O invólucro de gordura e o mRNA fixam-se porque são expostos a cargas elétricas opostas, que se atraem. Seguidamente, a solução é filtrada, para que sobrem apenas a molécula, o invólucro de gorduras e alguns aditivos que “servem para estabilizar o princípio ativo da vacina”. São “inócuos e ajudam a estabilizar durante o transporte e o armazenamento”, detalha Celso Cunha.
Esta fase da preparação da vacina é a mais curta — dura cerca de 12 dias —, mas é aquela que tem dado mais dores de cabeça. Não há fornecedores em número suficiente de compostos lípidicos e a Pfizer até já começou a produzi-los internamente, mas as carências subsistem, segundo o Wall Street Journal.
Testar e testar (e também embalar) demora mais 19 dias
Quando a composição química da vacina está finalmente pronta, é tempo de enfrascar, rotular e empacotar as seis doses que vão formar cada injeção — e só este processo dura dois dias.
Mas, depois, o lema passa a ser testar — a Pfizer fotografa os frascos das vacinas já embalados de cem diferentes ângulos, de modo a detetar possíveis falhas. E não se fica por aqui. Uma amostra de cada lote de vacinas é testada, de maneira a comprovar que está livre de microorganismos, averiguando-se também a sua potência. Só após tudo isso, as doses são armazenadas em temperaturas negativas enquanto esperam para ser transportadas para outros locais.
Embora estando encapsulado num invólucro lipídico, o mRNA pode continuar a sofrer agressões de enzimas exteriores, que estão presentes em tudo o que é sítio. Daí necessitarem de um armazenamento a temperaturas tão baixas: não só porque conferem maior capacidade de proteção ao invólucro, mantendo-o intacto, como as enzimas que degradam o mRNA não funcionam em temperaturas tão baixas”, explica Celso Cunha.
Os problemas de exportação e o preço
As fábricas da Pfizer localizam-se nos Estados Unidos, na União Europeia e no Reino Unido.
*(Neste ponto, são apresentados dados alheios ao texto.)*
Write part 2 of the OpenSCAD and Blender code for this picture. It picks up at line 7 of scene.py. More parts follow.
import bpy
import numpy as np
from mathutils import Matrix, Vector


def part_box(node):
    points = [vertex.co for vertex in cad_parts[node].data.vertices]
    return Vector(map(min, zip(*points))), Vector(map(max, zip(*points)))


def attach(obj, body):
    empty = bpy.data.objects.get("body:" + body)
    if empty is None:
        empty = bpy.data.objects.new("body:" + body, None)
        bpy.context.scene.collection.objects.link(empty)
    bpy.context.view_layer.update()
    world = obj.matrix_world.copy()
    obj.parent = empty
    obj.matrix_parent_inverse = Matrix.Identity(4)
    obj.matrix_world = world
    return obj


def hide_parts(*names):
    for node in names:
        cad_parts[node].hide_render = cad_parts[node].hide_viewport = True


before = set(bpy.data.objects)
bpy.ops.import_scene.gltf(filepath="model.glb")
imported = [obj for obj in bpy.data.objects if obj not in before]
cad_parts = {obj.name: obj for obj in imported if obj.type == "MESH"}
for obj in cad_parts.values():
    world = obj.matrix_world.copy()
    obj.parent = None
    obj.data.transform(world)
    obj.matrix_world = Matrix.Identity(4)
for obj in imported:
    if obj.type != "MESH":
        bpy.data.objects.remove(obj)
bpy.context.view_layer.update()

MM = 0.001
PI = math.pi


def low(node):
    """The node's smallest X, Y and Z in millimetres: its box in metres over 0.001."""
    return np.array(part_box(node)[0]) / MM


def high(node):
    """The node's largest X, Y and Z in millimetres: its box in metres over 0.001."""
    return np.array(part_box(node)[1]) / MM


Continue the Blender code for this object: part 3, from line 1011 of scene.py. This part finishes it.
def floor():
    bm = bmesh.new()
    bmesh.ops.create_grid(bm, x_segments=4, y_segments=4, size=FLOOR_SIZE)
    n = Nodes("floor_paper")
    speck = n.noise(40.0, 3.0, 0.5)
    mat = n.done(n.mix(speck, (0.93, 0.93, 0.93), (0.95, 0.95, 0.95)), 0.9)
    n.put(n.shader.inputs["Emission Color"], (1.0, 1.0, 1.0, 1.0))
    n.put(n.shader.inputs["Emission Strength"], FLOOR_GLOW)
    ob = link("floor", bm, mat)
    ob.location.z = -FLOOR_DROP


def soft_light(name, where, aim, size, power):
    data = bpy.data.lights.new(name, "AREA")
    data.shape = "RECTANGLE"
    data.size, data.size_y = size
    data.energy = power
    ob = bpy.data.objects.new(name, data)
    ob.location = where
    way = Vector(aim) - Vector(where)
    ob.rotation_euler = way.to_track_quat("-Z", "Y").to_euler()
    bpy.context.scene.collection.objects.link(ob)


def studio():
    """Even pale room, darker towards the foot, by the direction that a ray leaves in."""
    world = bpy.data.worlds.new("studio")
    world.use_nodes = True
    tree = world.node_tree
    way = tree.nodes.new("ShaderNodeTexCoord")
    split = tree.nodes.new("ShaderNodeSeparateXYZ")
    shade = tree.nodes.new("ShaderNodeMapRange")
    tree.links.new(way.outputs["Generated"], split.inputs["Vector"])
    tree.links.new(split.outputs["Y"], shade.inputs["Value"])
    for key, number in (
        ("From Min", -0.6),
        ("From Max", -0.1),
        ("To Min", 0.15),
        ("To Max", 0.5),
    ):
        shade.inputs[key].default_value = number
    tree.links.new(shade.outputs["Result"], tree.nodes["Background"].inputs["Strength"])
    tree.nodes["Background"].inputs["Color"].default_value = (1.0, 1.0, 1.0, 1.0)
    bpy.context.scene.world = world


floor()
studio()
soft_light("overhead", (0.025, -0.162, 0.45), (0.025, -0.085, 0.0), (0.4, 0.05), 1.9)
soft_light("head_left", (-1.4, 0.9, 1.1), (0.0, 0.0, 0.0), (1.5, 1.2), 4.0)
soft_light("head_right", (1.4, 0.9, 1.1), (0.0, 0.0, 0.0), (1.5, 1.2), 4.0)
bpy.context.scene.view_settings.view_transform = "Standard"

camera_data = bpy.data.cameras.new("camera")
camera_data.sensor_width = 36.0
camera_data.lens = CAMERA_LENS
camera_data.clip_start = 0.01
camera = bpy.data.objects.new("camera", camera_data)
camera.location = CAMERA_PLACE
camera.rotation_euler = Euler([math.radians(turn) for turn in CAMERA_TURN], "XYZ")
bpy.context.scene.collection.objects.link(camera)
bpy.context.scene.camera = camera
Tendo em conta os problemas de logística (que envolvem principalmente a manutenção de temperaturas frias no transporte), Celso Cunha considera que as vacinas desta farmacêutica não devem exportadas para os países de baixa renda. “Há uma cadeia de transporte que exige que as vacinas permaneçam no frio, num ambiente gelado até chegar ao destino final, o que torna muito difícil chegar a populações remotas e a grandes cidades de países de baixas rendas”, justifica.
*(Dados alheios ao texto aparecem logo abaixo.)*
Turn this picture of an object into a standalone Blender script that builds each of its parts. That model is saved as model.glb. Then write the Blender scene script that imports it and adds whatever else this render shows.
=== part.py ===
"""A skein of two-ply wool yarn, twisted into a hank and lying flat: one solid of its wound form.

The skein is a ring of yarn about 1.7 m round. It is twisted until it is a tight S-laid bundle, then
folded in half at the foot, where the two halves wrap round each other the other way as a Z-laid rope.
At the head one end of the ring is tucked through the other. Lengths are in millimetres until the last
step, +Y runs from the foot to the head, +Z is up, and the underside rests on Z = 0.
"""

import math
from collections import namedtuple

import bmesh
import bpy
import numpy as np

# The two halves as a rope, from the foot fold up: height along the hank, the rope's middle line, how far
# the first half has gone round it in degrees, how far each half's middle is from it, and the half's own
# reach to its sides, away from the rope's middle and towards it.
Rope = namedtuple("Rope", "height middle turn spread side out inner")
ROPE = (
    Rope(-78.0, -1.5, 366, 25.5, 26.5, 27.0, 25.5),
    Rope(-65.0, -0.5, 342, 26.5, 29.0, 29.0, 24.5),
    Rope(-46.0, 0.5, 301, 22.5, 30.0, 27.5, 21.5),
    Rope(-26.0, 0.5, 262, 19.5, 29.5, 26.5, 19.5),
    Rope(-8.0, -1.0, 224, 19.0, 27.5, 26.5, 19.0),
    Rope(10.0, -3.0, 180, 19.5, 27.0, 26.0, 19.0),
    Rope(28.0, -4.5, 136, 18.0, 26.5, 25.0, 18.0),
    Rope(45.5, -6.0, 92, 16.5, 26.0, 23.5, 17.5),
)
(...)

Apesar da produção em linha não ser tarefa fácil, Celso Cunha considera as vacinas do género da Pfizer “não são caras” e o que preço poderá ser “especulativo”. E também destaca que o mecanismo por detrás deste tipo de imunizantes é facilmente alterável — uma vantagem face às novas variantes que poderão pôr em causa a sua eficácia. É “mais fácil nesse aspeto”, resume.